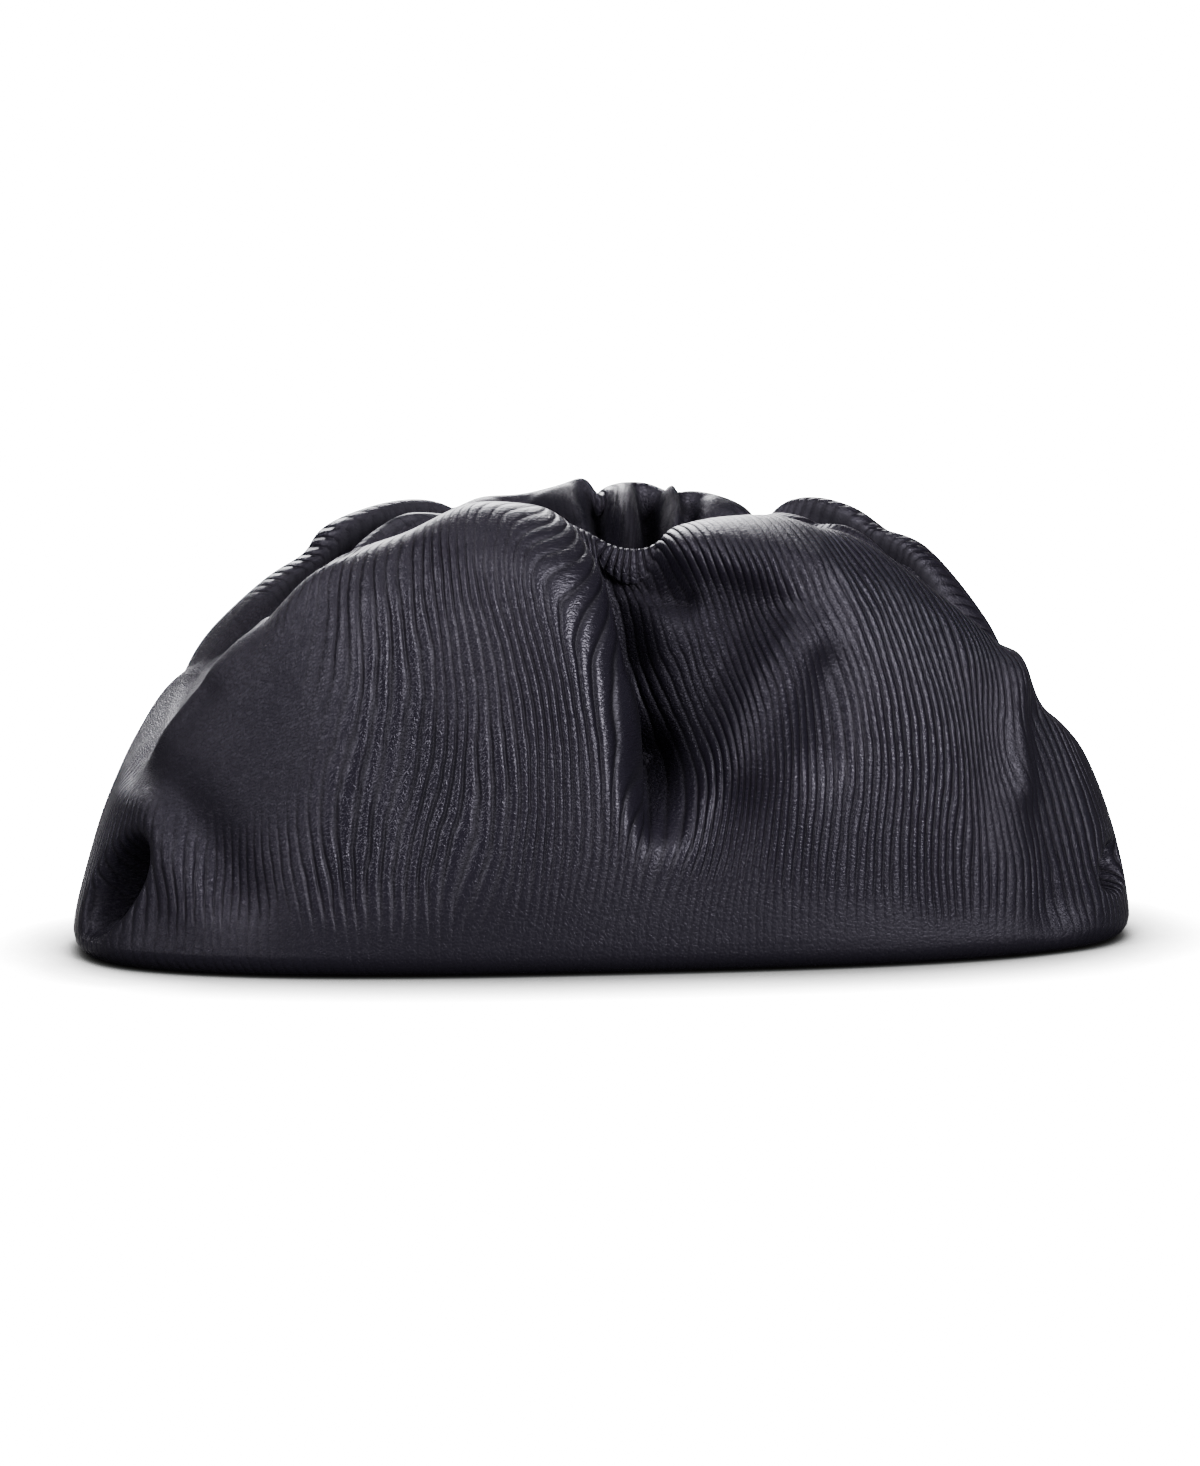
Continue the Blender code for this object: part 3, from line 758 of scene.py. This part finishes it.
def math_node(tree, operation, first, second=None, third=None):
    """A Math node whose inputs are links or numbers, and its output socket."""
    node = add_node(tree, "ShaderNodeMath", operation=operation)
    for socket, value in zip(node.inputs, (first, second, third)):
        if value is None:
            continue
        if isinstance(value, bpy.types.NodeSocket):
            tree.links.new(value, socket)
        else:
            socket.default_value = value
    return node.outputs[0]


def noise_node(tree, vector, scale, detail, roughness):
    """A Noise texture's factor, centred on zero."""
    node = add_node(tree, "ShaderNodeTexNoise")
    tree.links.new(vector, node.inputs["Vector"])
    node.inputs["Scale"].default_value = scale
    node.inputs["Detail"].default_value = detail
    node.inputs["Roughness"].default_value = roughness
    return math_node(tree, "SUBTRACT", node.outputs["Fac"], 0.5)


def new_group(name, inputs, outputs):
    """An empty shader group with float or vector sockets, and its two end nodes."""
    group = bpy.data.node_groups.new(name, "ShaderNodeTree")
    for title, kind, value in inputs:
        socket = group.interface.new_socket(title, in_out="INPUT", socket_type=kind)
        if kind == "NodeSocketFloat":
            socket.default_value = value
    for title, kind in outputs:
        group.interface.new_socket(title, in_out="OUTPUT", socket_type=kind)
    return group, group.nodes.new("NodeGroupInput"), group.nodes.new("NodeGroupOutput")


def grain_group():
    """Ridges where the count plus wandering noise passes a whole number, and finer marks."""
    group, start, end = new_group(
        "embossed_grain",
        [
            ("Metres", "NodeSocketVector", None),
            ("Count", "NodeSocketVector", None),
            ("Wander", "NodeSocketFloat", WANDER),
            ("Length Round", "NodeSocketFloat", 1.0),
        ],
        [
            ("Ridge", "NodeSocketFloat"),
            ("Patch", "NodeSocketFloat"),
            ("Crackle", "NodeSocketFloat"),
            ("Pores", "NodeSocketFloat"),
        ],
    )
    split = add_node(group, "ShaderNodeSeparateXYZ")
    group.links.new(start.outputs["Metres"], split.inputs[0])
    counted = add_node(group, "ShaderNodeSeparateXYZ")
    group.links.new(start.outputs["Count"], counted.inputs[0])
    turn = math_node(group, "DIVIDE", split.outputs["X"], start.outputs["Length Round"])
    angle = math_node(group, "MULTIPLY", turn, 2.0 * math.pi)
    radius = math_node(group, "DIVIDE", start.outputs["Length Round"], 2.0 * math.pi)
    wrapped = []
    for operation in ("COSINE", "SINE"):
        wrapped.append(math_node(group, "MULTIPLY", math_node(group, operation, angle), radius))

    def on_cylinder(share):
        """Points on the cylinder, with heights times share."""
        joined = add_node(group, "ShaderNodeCombineXYZ")
        group.links.new(wrapped[0], joined.inputs["X"])
        group.links.new(wrapped[1], joined.inputs["Y"])
        group.links.new(math_node(group, "MULTIPLY", split.outputs["Y"], share), joined.inputs["Z"])
        return joined.outputs[0]

    slow = noise_node(group, on_cylinder(0.55), 20.0, 1.0, 0.4)
    quick = noise_node(group, on_cylinder(0.40), 75.0, 2.0, 0.5)
    wave = math_node(group, "MULTIPLY", slow, start.outputs["Wander"])
    wave = math_node(group, "MULTIPLY_ADD", quick, FLUTTER, wave)
    phase = math_node(group, "ADD", counted.outputs["X"], wave)
    circle = math_node(group, "MULTIPLY", phase, 2.0 * math.pi)
    skew = math_node(group, "MULTIPLY", math_node(group, "COSINE", circle), SKEW)
    sine = math_node(group, "SINE", math_node(group, "ADD", circle, skew))
    raised = math_node(group, "MULTIPLY_ADD", sine, 0.47, 0.53)
    rounded = math_node(group, "POWER", raised, FULLNESS)
    ridge = math_node(group, "MULTIPLY_ADD", rounded, 2.0, -1.0)
    patch = noise_node(group, on_cylinder(0.6), 26.0, 2.0, 0.5)
    clamp = add_node(group, "ShaderNodeClamp")
    group.links.new(math_node(group, "MULTIPLY_ADD", patch, 2.4, 0.80), clamp.inputs[0])
    cells = add_node(group, "ShaderNodeTexVoronoi", feature="DISTANCE_TO_EDGE")
    cells.inputs["Scale"].default_value = CELLS_PER_METRE
    group.links.new(on_cylinder(1.6), cells.inputs["Vector"])
    crackle = add_node(group, "ShaderNodeMapRange")
    crackle.inputs["From Max"].default_value = 0.16
    group.links.new(cells.outputs["Distance"], crackle.inputs["Value"])
    group.links.new(ridge, end.inputs["Ridge"])
    group.links.new(clamp.outputs[0], end.inputs["Patch"])
    group.links.new(crackle.outputs[0], end.inputs["Crackle"])
    pores = noise_node(group, on_cylinder(1.0), PORES_PER_METRE, 2.0, 0.6)
    group.links.new(pores, end.inputs["Pores"])
    return group


GRAIN = grain_group()

# %% [markdown]
# ## The leather's finish
#
# The hide is dyed a warm charcoal with a hint of violet, and has a satin finish: broad soft
# highlights, a little sharper on the tops of the ridges where handling has polished them. The
# valleys between the ridges are duller, and their colour is darker as painted shade; the lighter
# ridge tops stand for wear. The leather that the gathers close over is duller too, with painted
# shade in its colour. Creased and stretched leather shows more crackle and shines less. Heights
# are in millimetres.

# %% Charcoal leather
RIDGE_HEIGHT = 0.58
PORE_HEIGHT = 0.22
PLAIN_CRACKLE, CREASED_CRACKLE = 0.05, 0.20
VALLEY_SHADE_COLOUR = (0.0050, 0.0042, 0.0075, 1.0)
RIDGE_COLOUR = (0.0160, 0.0138, 0.0225, 1.0)
SHEEN_TINT = (0.88, 0.83, 1.0, 1.0)
ROUGHNESS = 0.42
RIDGE_POLISH = 0.28
CREASE_DULLNESS = 0.22
SHELTER_DULLNESS = 0.45
PAINTED_GATHER_SHADE = 0.8


def mask_node(tree, name):
    """A number that the mesh holds at each point."""
    return add_node(tree, "ShaderNodeAttribute", attribute_name=name).outputs["Fac"]


def leather_material():
    """One height in millimetres makes the bump, the roughness and the colour, whose darker valleys are
    painted shade.
    """
    material = bpy.data.materials.new("charcoal_leather")
    material.use_nodes = True
    tree = material.node_tree
    shader = tree.nodes["Principled BSDF"]
    grain = add_node(tree, "ShaderNodeGroup", node_tree=GRAIN)
    for socket, layer in (("Metres", "leather_metres"), ("Count", "grain_count")):
        tree.links.new(add_node(tree, "ShaderNodeUVMap", uv_map=layer).outputs[0], grain.inputs[socket])
    grain.inputs["Wander"].default_value = WANDER
    grain.inputs["Length Round"].default_value = perimeter
    creased = mask_node(tree, "creased")
    strength = math_node(tree, "MULTIPLY", mask_node(tree, "grain_strength"), grain.outputs["Patch"])
    height = math_node(tree, "MULTIPLY", grain.outputs["Ridge"], strength)
    height = math_node(tree, "MULTIPLY", height, RIDGE_HEIGHT)
    crackle = math_node(tree, "MULTIPLY_ADD", creased, CREASED_CRACKLE, PLAIN_CRACKLE)
    crackle = math_node(tree, "MULTIPLY", grain.outputs["Crackle"], crackle)
    height = math_node(tree, "ADD", height, crackle)
    height = math_node(tree, "MULTIPLY_ADD", grain.outputs["Pores"], PORE_HEIGHT, height)
    bump = add_node(tree, "ShaderNodeBump")
    bump.inputs["Distance"].default_value = 0.001
    tree.links.new(height, bump.inputs["Height"])
    tree.links.new(bump.outputs[0], shader.inputs["Normal"])
    # Painted shade in the grain: lower heights give a darker colour for the shade of the valleys, and
    # lighter ridge tops stand for wear.
    ramp = add_node(tree, "ShaderNodeValToRGB")
    ramp.color_ramp.elements[0].position = 0.12
    ramp.color_ramp.elements[0].color = VALLEY_SHADE_COLOUR
    ramp.color_ramp.elements[1].position = 0.92
    ramp.color_ramp.elements[1].color = RIDGE_COLOUR
    # Painted shade: deep between the gathers the colour is darkened, and the roughness rises there.
    shade_and_dullness = mask_node(tree, "gather_shade_and_dullness")
    painted_shade_offset = math_node(tree, "MULTIPLY_ADD", shade_and_dullness, -PAINTED_GATHER_SHADE, 0.5)
    tree.links.new(math_node(tree, "ADD", height, painted_shade_offset), ramp.inputs[0])
    tree.links.new(ramp.outputs[0], shader.inputs["Base Color"])
    rough = math_node(tree, "MULTIPLY_ADD", height, -RIDGE_POLISH, ROUGHNESS)
    rough = math_node(tree, "MULTIPLY_ADD", creased, CREASE_DULLNESS, rough)
    rough = math_node(tree, "MULTIPLY_ADD", shade_and_dullness, SHELTER_DULLNESS, rough)
    tree.links.new(rough, shader.inputs["Roughness"])
    shader.inputs["Specular IOR Level"].default_value = 0.5
    shader.inputs["Specular Tint"].default_value = SHEEN_TINT
    return material


mesh.materials.append(leather_material())
pouch = bpy.data.objects.new("leather_pouch", mesh)
bpy.context.scene.collection.objects.link(pouch)
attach(pouch, "root")
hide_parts("pouch_body")

# %% [markdown]
# ## The frame's finish
#
# The snap frame is steel with a dark satin coat. Only its top edge can be seen, from above,
# deep in the cleft, so it keeps the shape of the CAD model and gets fine brushing.


# %% Dark coated metal
def frame_material():
    """Brushing along the bar, read from Object coordinates, varies the colour and the roughness."""
    material = bpy.data.materials.new("dark_coated_steel")
    material.use_nodes = True
    tree = material.node_tree
    shader = tree.nodes["Principled BSDF"]
    place = add_node(tree, "ShaderNodeTexCoord")
    stretch = add_node(tree, "ShaderNodeMapping")
    stretch.inputs["Scale"].default_value = (30.0, 900.0, 900.0)
    tree.links.new(place.outputs["Object"], stretch.inputs["Vector"])
    brushed = noise_node(tree, stretch.outputs[0], 1.0, 3.0, 0.5)
    tree.links.new(math_node(tree, "MULTIPLY_ADD", brushed, 0.25, 0.38), shader.inputs["Roughness"])
    ramp = add_node(tree, "ShaderNodeValToRGB")
    ramp.color_ramp.elements[0].color = (0.030, 0.030, 0.034, 1.0)
    ramp.color_ramp.elements[1].color = (0.085, 0.083, 0.090, 1.0)
    tree.links.new(math_node(tree, "ADD", brushed, 0.5), ramp.inputs[0])
    tree.links.new(ramp.outputs[0], shader.inputs["Base Color"])
    shader.inputs["Metallic"].default_value = 1.0
    return material


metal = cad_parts["snap_frame"]
metal.data.materials.clear()
metal.data.materials.append(frame_material())

# %% [markdown]
# ## The studio
#
# A pale floor runs into a pale background. To the camera both are as bright as paper lit from
# behind, and the floor's glow is dimmed near the bag by ambient occlusion, a painted contact
# shadow. What they send to the leather is kept low, as in a studio with a dark room in front,
# so the folds keep their shade.
# Large soft lamps stand to the left and to the right, high behind for the bright rim, and high
# in front, where a weak one fills the valleys.

# %% Floor, world and lamps
PAPER_WHITE = 30.0
ROOM_LIGHT = 0.07
FLOOR_HALF = 6.0
FLOOR_REACH = 0.06
LAMP_ROWS = (
    ("left_lamp", (-1.4, -1.0, 1.05), 0.9, 22.0),
    ("right_lamp", (1.05, -1.55, 0.74), 0.7, 32.0),
    ("top_lamp", (-0.1, 1.2, 1.15), 1.0, 96.0),
    ("front_lamp", (0.0, -0.8, 1.7), 1.0, 5.0),
)


def camera_switch(tree, seen, unseen, output):
    """Shows one shader to the camera and another to every other ray."""
    path = add_node(tree, "ShaderNodeLightPath")
    mix = add_node(tree, "ShaderNodeMixShader")
    tree.links.new(path.outputs["Is Camera Ray"], mix.inputs[0])
    tree.links.new(unseen, mix.inputs[1])
    tree.links.new(seen, mix.inputs[2])
    tree.links.new(mix.outputs[0], output)


def make_floor():
    """A square far wider than the picture. Its glow holds a painted contact shadow: it falls tenfold for
    each quarter of occlusion.
    """
    floor_mesh = bpy.data.meshes.new("studio_floor")
    corners = [(x * FLOOR_HALF, y * FLOOR_HALF, 0.0) for x, y in ((-1, -1), (1, -1), (1, 1), (-1, 1))]
    floor_mesh.from_pydata(corners, [], [(0, 1, 2, 3)])
    material = bpy.data.materials.new("pale_floor")
    material.use_nodes = True
    tree = material.node_tree
    matt = tree.nodes["Principled BSDF"]
    matt.inputs["Base Color"].default_value = (0.03, 0.03, 0.032, 1.0)
    matt.inputs["Roughness"].default_value = 0.6
    # Painted contact shadow: ambient occlusion dims the floor's glow near the bag.
    shade = add_node(tree, "ShaderNodeAmbientOcclusion", samples=16)
    shade.inputs["Distance"].default_value = FLOOR_REACH
    power = math_node(tree, "MULTIPLY_ADD", shade.outputs["AO"], 4.0, -2.5)
    glow = add_node(tree, "ShaderNodeEmission")
    tree.links.new(math_node(tree, "POWER", 10.0, power), glow.inputs["Strength"])
    surface = tree.nodes["Material Output"].inputs["Surface"]
    camera_switch(tree, glow.outputs[0], matt.outputs[0], surface)
    floor_mesh.materials.append(material)
    floor = bpy.data.objects.new("studio_floor", floor_mesh)
    bpy.context.scene.collection.objects.link(floor)


def make_world():
    """White as paper to the camera, and dim to everything else."""
    world = bpy.data.worlds.new("studio_world")
    world.use_nodes = True
    tree = world.node_tree
    room = tree.nodes["Background"]
    room.inputs["Color"].default_value = (1.0, 1.0, 1.0, 1.0)
    room.inputs["Strength"].default_value = ROOM_LIGHT
    paper = add_node(tree, "ShaderNodeBackground")
    paper.inputs["Color"].default_value = (1.0, 1.0, 1.0, 1.0)
    paper.inputs["Strength"].default_value = PAPER_WHITE
    surface = tree.nodes["World Output"].inputs["Surface"]
    camera_switch(tree, paper.outputs[0], room.outputs[0], surface)
    bpy.context.scene.world = world


def make_lamp(name, place, size, power):
    """A square area lamp that faces the aim point: size in metres, power in watts."""
    data = bpy.data.lights.new(name, "AREA")
    data.size = size
    data.energy = power
    lamp = bpy.data.objects.new(name, data)
    lamp.location = place
    lamp.rotation_euler = (AIM - Vector(place)).to_track_quat("-Z", "Y").to_euler()
    bpy.context.scene.collection.objects.link(lamp)


make_floor()
make_world()
for row in LAMP_ROWS:
    make_lamp(*row)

= = = = = = =

- _EXERCISE BRIEF_:
Extract the lines above, from the first one through the one containing "return node.outputs[0]", and return only those, unchanged.

- _CORRECT RESPONSE_:
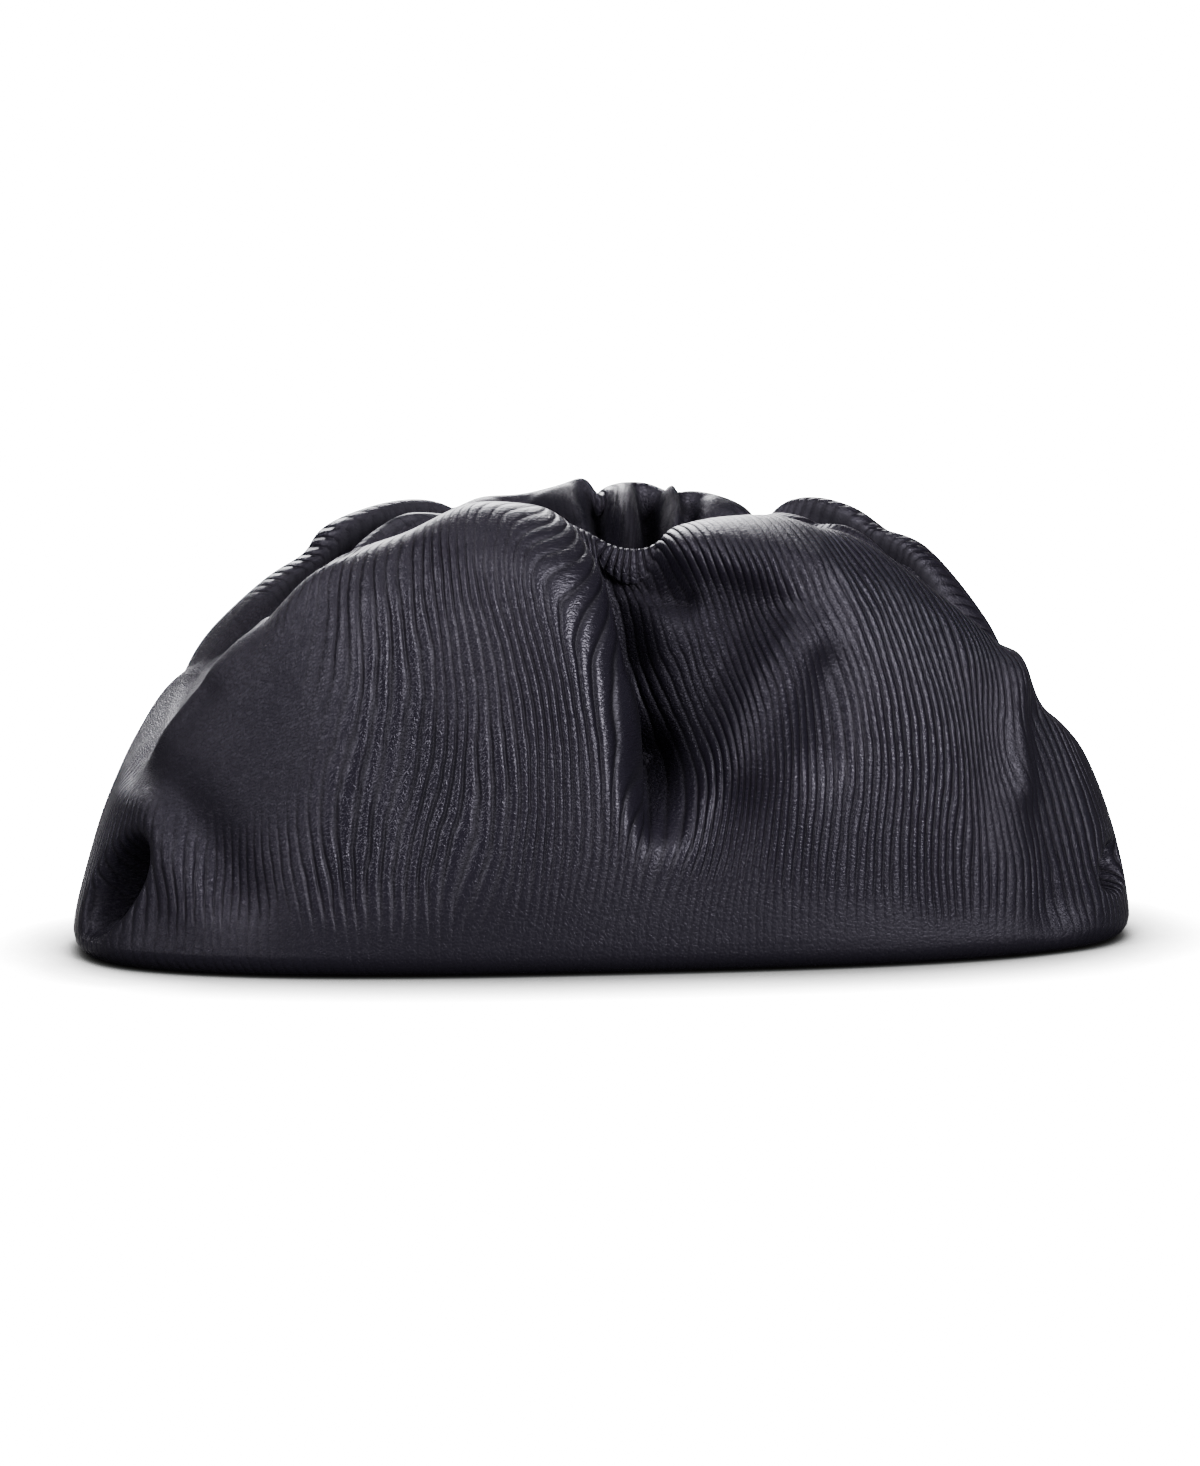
Continue the Blender code for this object: part 3, from line 758 of scene.py. This part finishes it.
def math_node(tree, operation, first, second=None, third=None):
    """A Math node whose inputs are links or numbers, and its output socket."""
    node = add_node(tree, "ShaderNodeMath", operation=operation)
    for socket, value in zip(node.inputs, (first, second, third)):
        if value is None:
            continue
        if isinstance(value, bpy.types.NodeSocket):
            tree.links.new(value, socket)
        else:
            socket.default_value = value
    return node.outputs[0]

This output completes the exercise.